CAD and scene scripts:
- - - - -
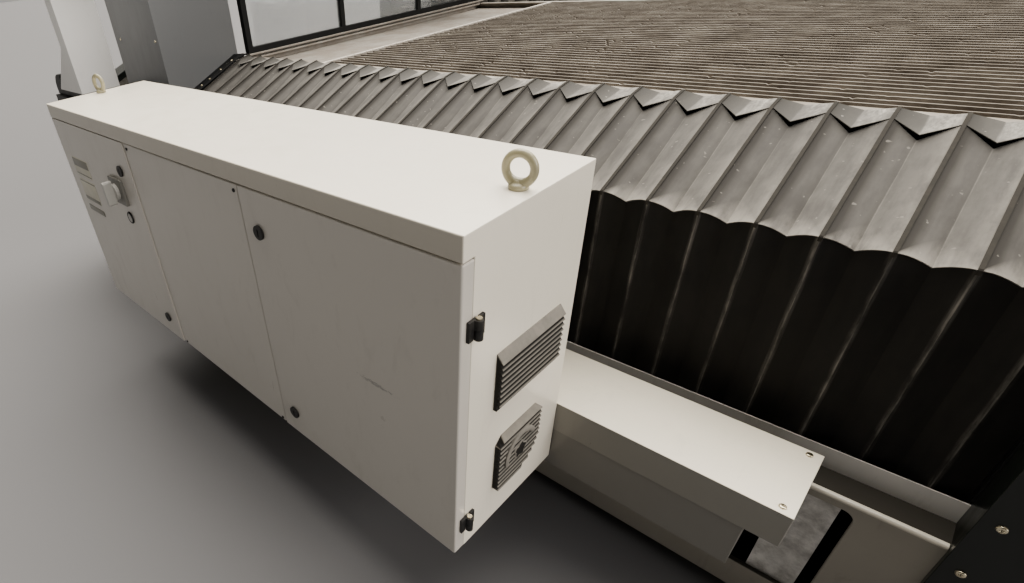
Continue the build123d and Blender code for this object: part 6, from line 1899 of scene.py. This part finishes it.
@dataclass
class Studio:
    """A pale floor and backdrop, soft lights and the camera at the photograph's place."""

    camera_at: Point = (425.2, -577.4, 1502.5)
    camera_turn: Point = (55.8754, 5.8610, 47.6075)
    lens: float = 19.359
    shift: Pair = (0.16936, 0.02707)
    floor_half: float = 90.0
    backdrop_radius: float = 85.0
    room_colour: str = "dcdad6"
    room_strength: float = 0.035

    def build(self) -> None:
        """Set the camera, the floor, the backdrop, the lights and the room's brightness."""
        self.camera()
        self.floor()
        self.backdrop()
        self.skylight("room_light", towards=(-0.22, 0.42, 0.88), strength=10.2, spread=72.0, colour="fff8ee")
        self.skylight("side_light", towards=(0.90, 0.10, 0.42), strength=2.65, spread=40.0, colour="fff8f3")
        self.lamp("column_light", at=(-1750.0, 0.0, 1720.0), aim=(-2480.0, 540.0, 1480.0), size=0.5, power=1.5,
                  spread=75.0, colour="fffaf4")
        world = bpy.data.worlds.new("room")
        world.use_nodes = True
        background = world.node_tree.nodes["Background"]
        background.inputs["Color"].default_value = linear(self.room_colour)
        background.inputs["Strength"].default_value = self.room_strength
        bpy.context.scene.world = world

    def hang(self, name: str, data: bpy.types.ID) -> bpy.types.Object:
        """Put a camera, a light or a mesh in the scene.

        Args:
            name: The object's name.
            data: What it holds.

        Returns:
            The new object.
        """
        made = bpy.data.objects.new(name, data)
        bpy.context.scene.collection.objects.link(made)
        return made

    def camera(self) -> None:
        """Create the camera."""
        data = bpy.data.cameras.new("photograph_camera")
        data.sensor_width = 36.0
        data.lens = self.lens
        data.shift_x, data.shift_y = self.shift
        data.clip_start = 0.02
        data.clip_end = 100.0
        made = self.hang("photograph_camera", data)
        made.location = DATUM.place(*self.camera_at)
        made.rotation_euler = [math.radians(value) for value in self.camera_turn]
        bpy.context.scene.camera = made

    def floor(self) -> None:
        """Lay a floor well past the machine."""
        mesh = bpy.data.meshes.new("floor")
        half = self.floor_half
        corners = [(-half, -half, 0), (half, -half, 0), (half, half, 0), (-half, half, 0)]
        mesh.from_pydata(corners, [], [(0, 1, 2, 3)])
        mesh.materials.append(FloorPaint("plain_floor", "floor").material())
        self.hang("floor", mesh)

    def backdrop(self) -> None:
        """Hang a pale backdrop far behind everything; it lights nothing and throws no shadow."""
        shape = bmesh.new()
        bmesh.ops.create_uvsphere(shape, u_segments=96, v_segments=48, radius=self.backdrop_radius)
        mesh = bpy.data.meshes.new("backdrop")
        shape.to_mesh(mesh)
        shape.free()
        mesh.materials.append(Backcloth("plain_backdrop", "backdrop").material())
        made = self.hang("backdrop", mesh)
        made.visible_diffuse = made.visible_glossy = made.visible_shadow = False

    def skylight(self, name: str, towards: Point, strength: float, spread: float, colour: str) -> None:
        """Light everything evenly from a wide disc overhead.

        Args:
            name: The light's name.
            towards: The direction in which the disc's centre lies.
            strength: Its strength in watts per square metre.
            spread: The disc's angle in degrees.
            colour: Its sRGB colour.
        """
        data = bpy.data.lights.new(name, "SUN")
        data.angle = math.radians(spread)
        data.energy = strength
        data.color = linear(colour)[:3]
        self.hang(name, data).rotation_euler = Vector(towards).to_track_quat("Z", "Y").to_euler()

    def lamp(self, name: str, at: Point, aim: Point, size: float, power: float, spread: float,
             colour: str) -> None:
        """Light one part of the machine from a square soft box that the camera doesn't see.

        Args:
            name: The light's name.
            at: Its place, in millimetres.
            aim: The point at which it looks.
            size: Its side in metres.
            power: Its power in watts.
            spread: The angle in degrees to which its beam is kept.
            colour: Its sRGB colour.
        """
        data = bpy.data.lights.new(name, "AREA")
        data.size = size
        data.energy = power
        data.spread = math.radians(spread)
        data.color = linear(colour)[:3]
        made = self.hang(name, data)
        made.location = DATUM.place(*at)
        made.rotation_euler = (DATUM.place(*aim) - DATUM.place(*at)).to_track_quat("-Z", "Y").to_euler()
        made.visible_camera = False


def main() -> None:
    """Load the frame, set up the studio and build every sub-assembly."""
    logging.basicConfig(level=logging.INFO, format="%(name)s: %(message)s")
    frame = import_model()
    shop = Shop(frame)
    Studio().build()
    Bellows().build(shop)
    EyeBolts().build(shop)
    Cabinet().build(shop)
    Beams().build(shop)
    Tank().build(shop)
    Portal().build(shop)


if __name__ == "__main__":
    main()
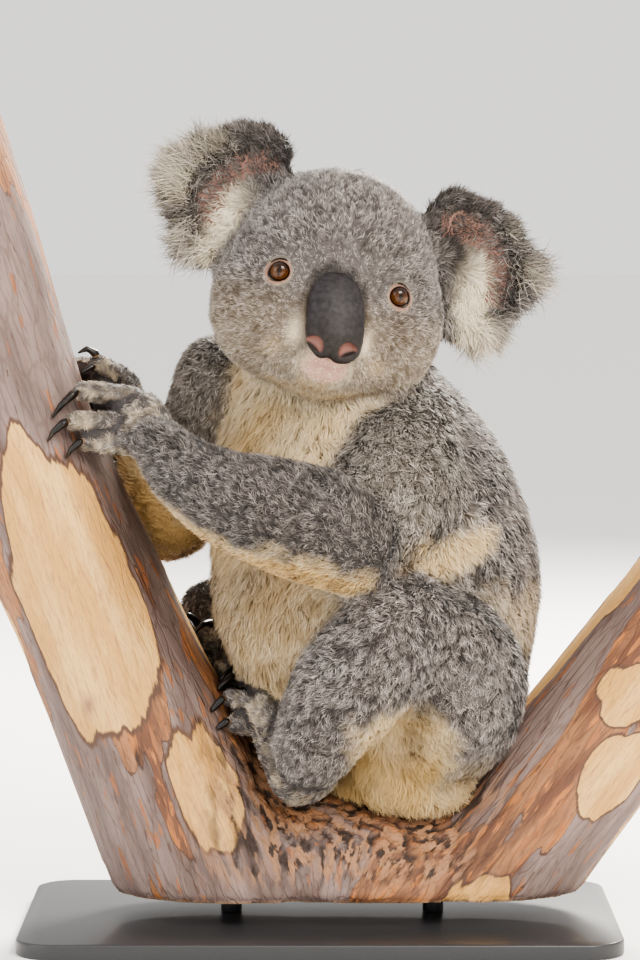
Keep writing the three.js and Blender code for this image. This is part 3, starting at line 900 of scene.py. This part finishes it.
- - - - -
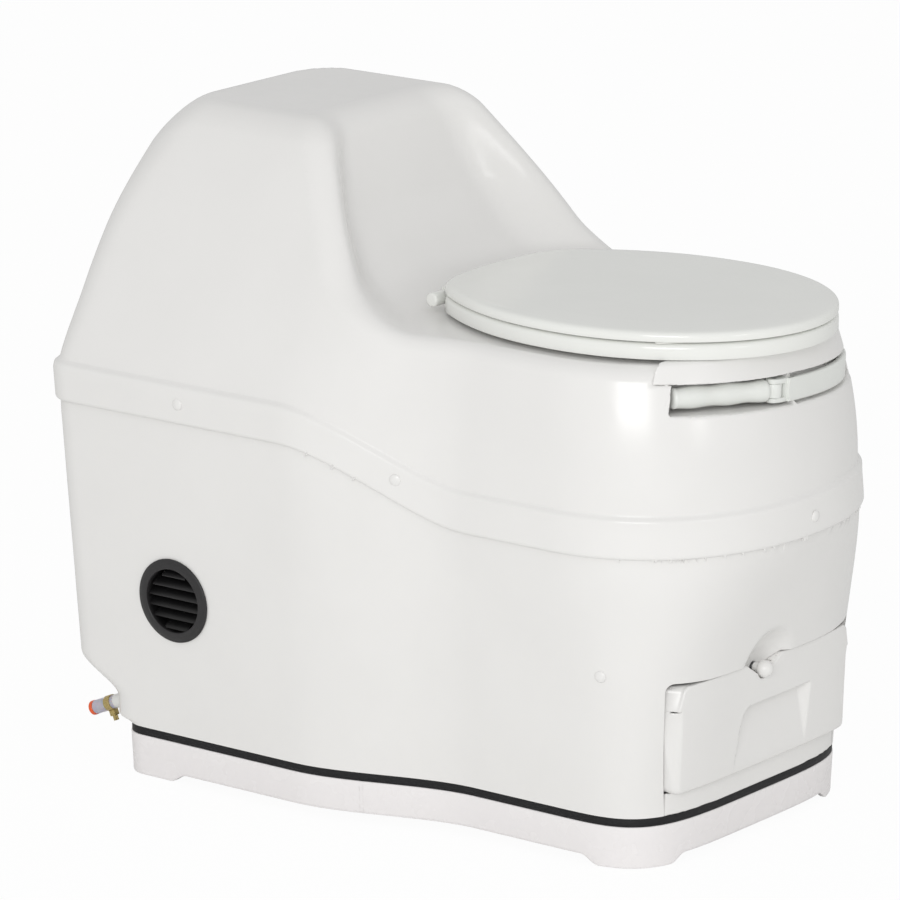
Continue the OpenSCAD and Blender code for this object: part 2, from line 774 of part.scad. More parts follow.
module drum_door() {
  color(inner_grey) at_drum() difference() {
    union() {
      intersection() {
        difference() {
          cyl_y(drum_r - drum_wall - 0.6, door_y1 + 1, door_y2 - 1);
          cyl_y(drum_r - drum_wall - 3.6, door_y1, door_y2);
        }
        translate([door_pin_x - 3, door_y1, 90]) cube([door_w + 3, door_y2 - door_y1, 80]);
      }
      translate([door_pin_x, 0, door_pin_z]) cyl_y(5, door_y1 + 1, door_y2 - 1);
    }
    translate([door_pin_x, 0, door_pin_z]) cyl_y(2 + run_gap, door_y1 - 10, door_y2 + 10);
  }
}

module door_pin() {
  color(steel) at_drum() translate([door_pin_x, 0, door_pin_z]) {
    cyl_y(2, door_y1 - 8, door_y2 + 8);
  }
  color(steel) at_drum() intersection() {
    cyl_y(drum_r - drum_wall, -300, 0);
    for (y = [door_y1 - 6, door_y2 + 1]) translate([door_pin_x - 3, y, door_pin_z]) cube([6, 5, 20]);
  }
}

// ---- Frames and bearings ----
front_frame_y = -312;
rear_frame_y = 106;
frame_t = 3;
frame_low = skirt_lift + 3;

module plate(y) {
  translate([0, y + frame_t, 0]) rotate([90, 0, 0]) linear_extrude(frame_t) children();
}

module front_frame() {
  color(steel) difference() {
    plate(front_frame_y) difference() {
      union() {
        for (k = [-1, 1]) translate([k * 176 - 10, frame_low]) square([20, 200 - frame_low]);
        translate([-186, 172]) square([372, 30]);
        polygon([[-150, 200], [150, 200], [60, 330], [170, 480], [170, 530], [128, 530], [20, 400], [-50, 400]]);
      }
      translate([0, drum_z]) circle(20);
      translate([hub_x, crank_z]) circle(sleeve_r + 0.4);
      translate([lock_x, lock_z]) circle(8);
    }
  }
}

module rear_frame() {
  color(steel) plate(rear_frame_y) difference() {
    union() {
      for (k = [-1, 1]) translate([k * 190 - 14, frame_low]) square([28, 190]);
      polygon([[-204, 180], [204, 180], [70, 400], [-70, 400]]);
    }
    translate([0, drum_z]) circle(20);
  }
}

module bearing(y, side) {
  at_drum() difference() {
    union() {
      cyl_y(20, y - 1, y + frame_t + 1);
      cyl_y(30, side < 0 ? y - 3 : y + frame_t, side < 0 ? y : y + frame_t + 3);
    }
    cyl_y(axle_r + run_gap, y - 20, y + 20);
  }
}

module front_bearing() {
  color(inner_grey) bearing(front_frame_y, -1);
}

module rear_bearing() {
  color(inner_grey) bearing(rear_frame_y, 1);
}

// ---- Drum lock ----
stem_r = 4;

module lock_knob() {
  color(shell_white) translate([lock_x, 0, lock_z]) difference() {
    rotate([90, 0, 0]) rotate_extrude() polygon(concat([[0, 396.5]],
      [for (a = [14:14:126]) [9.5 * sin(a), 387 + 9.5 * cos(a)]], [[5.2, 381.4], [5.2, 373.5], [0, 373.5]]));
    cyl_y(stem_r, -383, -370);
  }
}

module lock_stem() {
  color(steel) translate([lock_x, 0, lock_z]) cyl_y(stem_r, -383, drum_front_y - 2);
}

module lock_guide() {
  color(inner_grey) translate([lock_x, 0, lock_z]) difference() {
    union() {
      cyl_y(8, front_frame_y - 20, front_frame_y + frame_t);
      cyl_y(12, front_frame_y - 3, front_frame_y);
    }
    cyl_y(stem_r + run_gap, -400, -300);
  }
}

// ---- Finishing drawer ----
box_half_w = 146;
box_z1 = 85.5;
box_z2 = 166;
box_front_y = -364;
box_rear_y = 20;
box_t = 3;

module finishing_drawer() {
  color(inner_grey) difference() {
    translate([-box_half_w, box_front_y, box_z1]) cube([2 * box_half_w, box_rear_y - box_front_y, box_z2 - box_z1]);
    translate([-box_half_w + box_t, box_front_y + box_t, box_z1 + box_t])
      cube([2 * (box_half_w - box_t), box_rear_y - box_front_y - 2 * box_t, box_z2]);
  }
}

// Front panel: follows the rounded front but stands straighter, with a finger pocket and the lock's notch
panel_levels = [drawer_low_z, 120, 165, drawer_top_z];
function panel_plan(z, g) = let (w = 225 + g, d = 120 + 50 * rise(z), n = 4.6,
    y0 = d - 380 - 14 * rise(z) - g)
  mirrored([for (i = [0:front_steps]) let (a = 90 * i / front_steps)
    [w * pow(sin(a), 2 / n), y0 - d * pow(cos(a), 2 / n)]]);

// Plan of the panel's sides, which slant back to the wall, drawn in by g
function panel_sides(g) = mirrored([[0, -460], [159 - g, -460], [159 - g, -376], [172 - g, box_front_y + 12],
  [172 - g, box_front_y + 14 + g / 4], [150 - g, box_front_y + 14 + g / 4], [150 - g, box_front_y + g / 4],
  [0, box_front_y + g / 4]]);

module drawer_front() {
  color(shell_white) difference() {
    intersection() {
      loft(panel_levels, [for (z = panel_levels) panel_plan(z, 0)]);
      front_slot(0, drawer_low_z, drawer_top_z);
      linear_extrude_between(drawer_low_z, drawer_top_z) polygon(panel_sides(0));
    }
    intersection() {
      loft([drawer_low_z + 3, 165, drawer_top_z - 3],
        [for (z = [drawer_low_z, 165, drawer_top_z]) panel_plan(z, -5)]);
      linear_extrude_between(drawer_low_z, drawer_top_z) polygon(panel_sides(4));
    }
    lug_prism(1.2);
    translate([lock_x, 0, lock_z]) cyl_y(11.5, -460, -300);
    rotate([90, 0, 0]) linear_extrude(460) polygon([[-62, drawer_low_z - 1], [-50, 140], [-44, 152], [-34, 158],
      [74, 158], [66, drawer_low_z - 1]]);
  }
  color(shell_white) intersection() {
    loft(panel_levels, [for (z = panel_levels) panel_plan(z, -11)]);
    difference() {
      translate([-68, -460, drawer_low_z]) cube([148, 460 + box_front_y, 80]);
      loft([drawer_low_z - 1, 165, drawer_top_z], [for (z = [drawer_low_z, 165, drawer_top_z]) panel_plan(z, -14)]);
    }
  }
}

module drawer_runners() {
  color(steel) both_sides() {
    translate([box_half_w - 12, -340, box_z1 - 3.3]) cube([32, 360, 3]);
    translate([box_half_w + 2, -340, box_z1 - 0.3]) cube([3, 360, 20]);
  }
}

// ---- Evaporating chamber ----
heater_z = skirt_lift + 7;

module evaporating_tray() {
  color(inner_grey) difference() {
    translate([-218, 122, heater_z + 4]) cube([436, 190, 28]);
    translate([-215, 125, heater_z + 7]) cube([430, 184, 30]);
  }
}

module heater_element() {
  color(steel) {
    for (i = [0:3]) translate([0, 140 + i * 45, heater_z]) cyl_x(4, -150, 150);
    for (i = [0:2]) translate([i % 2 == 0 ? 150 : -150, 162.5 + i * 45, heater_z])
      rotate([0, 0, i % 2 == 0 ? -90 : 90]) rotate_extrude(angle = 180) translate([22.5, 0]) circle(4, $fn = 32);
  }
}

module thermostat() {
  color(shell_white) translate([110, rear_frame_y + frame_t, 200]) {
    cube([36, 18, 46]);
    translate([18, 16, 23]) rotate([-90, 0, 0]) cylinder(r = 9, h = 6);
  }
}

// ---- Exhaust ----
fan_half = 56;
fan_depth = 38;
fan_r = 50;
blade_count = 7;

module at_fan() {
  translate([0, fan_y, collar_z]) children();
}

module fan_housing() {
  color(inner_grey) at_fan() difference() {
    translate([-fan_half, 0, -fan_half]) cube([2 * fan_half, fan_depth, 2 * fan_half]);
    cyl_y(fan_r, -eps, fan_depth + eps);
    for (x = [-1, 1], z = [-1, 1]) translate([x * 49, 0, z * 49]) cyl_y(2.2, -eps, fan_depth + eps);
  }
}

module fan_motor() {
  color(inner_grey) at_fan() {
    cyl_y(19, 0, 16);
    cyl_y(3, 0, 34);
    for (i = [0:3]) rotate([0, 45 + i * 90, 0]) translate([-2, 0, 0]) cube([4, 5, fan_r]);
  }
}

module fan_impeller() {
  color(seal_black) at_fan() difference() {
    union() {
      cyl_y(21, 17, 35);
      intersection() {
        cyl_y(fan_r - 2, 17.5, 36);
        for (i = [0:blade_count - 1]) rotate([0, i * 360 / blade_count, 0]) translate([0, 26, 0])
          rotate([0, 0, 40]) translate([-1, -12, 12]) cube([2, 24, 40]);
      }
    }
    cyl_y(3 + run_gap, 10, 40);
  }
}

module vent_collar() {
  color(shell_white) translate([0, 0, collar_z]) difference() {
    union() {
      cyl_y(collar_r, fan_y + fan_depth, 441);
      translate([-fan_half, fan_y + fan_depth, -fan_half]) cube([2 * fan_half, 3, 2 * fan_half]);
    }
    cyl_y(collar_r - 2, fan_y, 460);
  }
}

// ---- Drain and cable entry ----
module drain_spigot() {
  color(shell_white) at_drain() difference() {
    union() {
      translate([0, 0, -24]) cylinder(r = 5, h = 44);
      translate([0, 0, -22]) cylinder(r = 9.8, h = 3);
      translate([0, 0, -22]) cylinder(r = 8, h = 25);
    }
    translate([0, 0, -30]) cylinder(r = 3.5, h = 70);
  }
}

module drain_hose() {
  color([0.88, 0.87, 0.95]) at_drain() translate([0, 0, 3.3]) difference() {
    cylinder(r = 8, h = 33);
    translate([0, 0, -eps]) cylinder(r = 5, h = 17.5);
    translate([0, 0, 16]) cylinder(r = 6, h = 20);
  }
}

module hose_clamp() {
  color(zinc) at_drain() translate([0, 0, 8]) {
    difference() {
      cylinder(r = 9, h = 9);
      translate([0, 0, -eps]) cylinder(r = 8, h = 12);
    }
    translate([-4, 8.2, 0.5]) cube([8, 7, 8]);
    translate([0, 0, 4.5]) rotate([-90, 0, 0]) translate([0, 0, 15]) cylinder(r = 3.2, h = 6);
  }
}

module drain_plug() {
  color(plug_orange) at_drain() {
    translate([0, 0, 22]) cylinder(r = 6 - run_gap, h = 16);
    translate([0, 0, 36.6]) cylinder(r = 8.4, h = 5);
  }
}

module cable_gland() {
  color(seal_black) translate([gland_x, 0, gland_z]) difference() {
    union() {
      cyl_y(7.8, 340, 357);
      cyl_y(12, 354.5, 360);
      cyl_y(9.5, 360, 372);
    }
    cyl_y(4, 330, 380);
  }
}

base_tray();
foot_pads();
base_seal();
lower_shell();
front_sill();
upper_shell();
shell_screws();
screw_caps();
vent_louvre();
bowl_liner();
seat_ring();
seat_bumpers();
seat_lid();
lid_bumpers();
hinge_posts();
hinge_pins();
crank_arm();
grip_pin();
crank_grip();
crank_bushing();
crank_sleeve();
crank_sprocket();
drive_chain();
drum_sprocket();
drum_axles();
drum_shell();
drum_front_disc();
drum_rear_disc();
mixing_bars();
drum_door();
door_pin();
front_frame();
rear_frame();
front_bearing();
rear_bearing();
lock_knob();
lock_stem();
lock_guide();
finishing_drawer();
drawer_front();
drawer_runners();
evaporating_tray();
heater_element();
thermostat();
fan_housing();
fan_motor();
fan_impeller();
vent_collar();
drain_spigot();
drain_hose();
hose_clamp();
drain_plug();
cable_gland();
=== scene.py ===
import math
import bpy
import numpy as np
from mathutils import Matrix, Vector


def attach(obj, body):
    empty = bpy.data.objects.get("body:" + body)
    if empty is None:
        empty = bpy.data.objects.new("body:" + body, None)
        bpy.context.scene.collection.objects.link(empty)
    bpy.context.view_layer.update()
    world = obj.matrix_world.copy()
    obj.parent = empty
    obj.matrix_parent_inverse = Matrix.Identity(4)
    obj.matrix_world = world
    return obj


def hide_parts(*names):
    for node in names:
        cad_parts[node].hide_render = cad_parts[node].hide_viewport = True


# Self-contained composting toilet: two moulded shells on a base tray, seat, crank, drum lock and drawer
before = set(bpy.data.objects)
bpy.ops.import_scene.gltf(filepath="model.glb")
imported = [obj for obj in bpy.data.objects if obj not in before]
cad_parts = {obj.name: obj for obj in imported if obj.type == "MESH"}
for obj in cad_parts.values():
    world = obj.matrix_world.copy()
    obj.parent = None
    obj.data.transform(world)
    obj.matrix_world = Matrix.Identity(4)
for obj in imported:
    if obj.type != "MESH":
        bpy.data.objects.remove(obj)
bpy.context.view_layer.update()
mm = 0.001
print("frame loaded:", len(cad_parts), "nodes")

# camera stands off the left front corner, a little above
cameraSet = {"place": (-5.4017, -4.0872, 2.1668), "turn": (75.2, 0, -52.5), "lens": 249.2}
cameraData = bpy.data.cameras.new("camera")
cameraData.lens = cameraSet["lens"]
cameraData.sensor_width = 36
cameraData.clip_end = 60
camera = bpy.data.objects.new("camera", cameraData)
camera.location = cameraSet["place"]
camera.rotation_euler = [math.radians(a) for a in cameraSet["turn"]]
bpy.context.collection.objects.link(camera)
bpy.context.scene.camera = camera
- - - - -
• **What is expected**
Transcribe precisely the lines between the one that contains "base_tray();" and the one that contains "# Self-contained composting", counting those two lines as part of the range.

• **Task solution**
base_tray();
foot_pads();
base_seal();
lower_shell();
front_sill();
upper_shell();
shell_screws();
screw_caps();
vent_louvre();
bowl_liner();
seat_ring();
seat_bumpers();
seat_lid();
lid_bumpers();
hinge_posts();
hinge_pins();
crank_arm();
grip_pin();
crank_grip();
crank_bushing();
crank_sleeve();
crank_sprocket();
drive_chain();
drum_sprocket();
drum_axles();
drum_shell();
drum_front_disc();
drum_rear_disc();
mixing_bars();
drum_door();
door_pin();
front_frame();
rear_frame();
front_bearing();
rear_bearing();
lock_knob();
lock_stem();
lock_guide();
finishing_drawer();
drawer_front();
drawer_runners();
evaporating_tray();
heater_element();
thermostat();
fan_housing();
fan_motor();
fan_impeller();
vent_collar();
drain_spigot();
drain_hose();
hose_clamp();
drain_plug();
cable_gland();
=== scene.py ===
import math
import bpy
import numpy as np
from mathutils import Matrix, Vector


def attach(obj, body):
    empty = bpy.data.objects.get("body:" + body)
    if empty is None:
        empty = bpy.data.objects.new("body:" + body, None)
        bpy.context.scene.collection.objects.link(empty)
    bpy.context.view_layer.update()
    world = obj.matrix_world.copy()
    obj.parent = empty
    obj.matrix_parent_inverse = Matrix.Identity(4)
    obj.matrix_world = world
    return obj


def hide_parts(*names):
    for node in names:
        cad_parts[node].hide_render = cad_parts[node].hide_viewport = True


# Self-contained composting toilet: two moulded shells on a base tray, seat, crank, drum lock and drawer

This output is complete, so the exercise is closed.